Finally, I am disappointed to see that there is a growing anti-intellectual bias in the political process. One of the low points I experienced was giving a presentation on the science and physics behind electrical vehicles. Afterwards, all of my findings were immediately dismissed by the caucus, and it felt like I was going to be burned at the stake for heresy. One caucus member even got in my face and shouted at me. It will be extremely difficult to solve problems in the future if this trend continues to grow.
You are a long time conservative Republican and yet faced some hostility from those within your party. Care to comment on this?
This is perhaps my biggest surprise. I’m an evangelical Christian, small business owner, avid outdoorsman, NRA life member, and a social conservative. These beliefs are the very definition of a traditional Republican. As a result, I thought most of the attacks would come from the far left, however, most of the attacks I endured came from people on my side of the aisle who generally believe the same things I do. The key to winning elections is to build your base which historically was done by having better ideas than the opposition. In recent years, there has been an effort to purge anyone from the party who has a remotely dissenting point of view. This is a recipe for failure and we have already seen the results of this in the 2022 elections.
Is the political system as broken as many say?
No. Currently we have a very diverse group of people who serve in elected office who for the most part are honest and caring individuals who want what is best for their district and their state. I do see some alarming trends though. The short term limits Michigan enacted has resulted in us rapidly burning through the crop of qualified candidates and we are seeing more and more candidates in their early 20’s with very little life experience. I do believe the passage of Proposal 1 will help this. The other alarming trend I see is that both parties have embraced extremism and it is increasingly difficult for pragmatic legislators to get through the primary process. Some of those elected recently at the state level are downright dangerous and if we ever get to the point that they are the majority of the governing body, the entire system will collapse.
Do you feel party loyalty has taken priority over governing?
There has always been a push to follow the party as maintaining majority is vital to governing. I have seen this worsen in recent years, however, I don’t feel the push was coming from party leaders, but more led by far-right and far-left primary voters who demand absolute loyalty to the party rather than thoughtful deliberation of each issue.
What would you do differently knowing then what you know now?
I can’t say I would change much about my style or voting record, but I would be much more careful about who I trust. I was disappointed to see colleagues fighting for leadership spots who would say or do whatever it takes to reach a position of power. Some who I considered friends worked against me behind closed doors and I should not have been so trusting. I also would not have trusted our outgoing Speaker as he was probably the worst example of this.

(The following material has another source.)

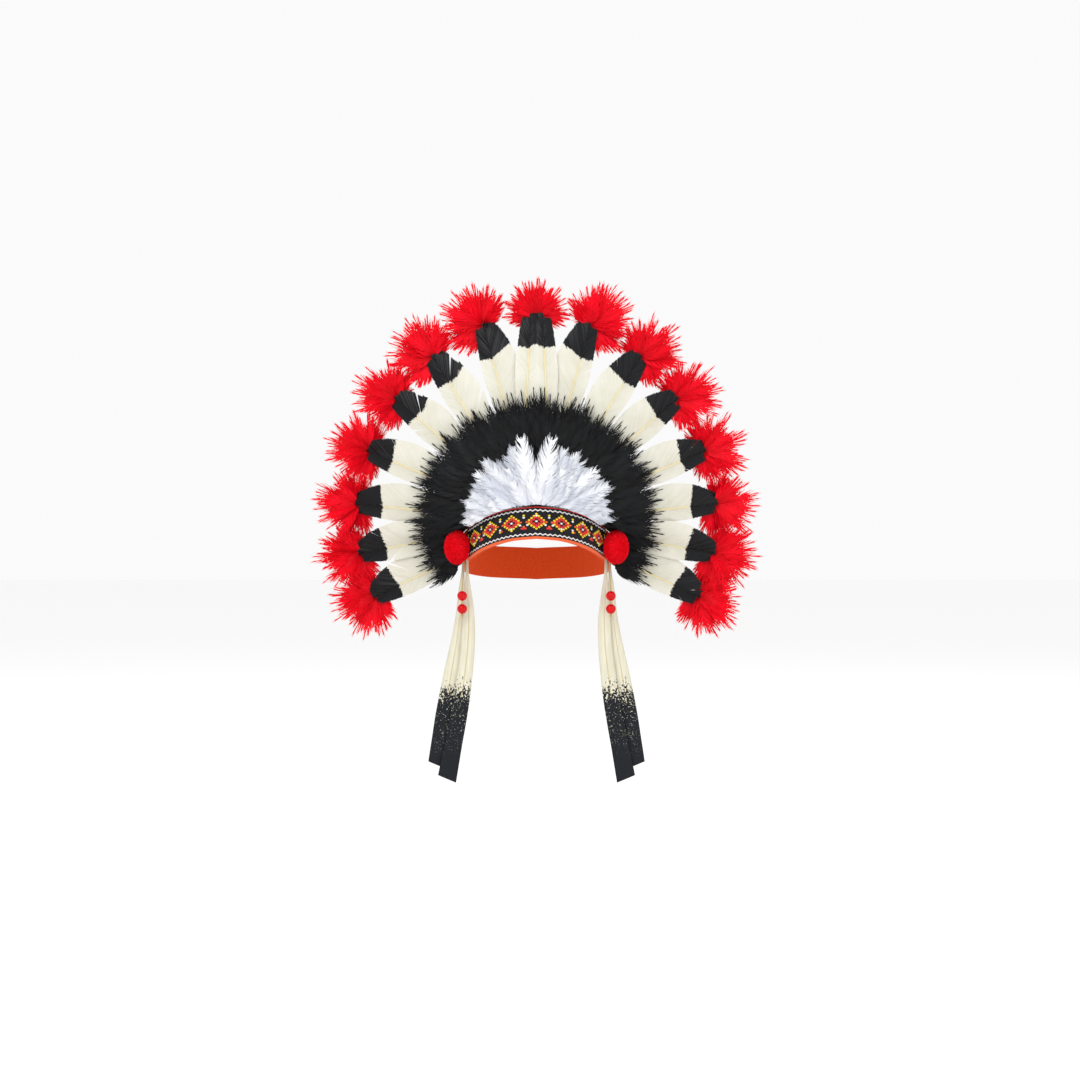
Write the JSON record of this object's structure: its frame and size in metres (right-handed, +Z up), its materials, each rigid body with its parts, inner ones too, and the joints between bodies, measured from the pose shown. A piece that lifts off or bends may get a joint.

If asked what advice might you give to your successor?
“Good policy makes good politics.” Focus on fixing the issues the people in your community care about and the votes will be there when election time comes around. Too many of my colleagues agonized over bills that were meant to manipulate or scare our constituents, rather than working on substantive issues. If you fix the real-world problems, you can be much bolder in voting your conscience on all the other bills as you will have earned the trust of those who elected you.
What are your plans going forward?
This is the only question I don’t have an answer for as of yet. I have several areas of interest including higher education, natural resources, transportation, and energy. I would like to obtain a role as an advocate in one of these areas, but I am open minded and eagerly awaiting where the Lord leads me next.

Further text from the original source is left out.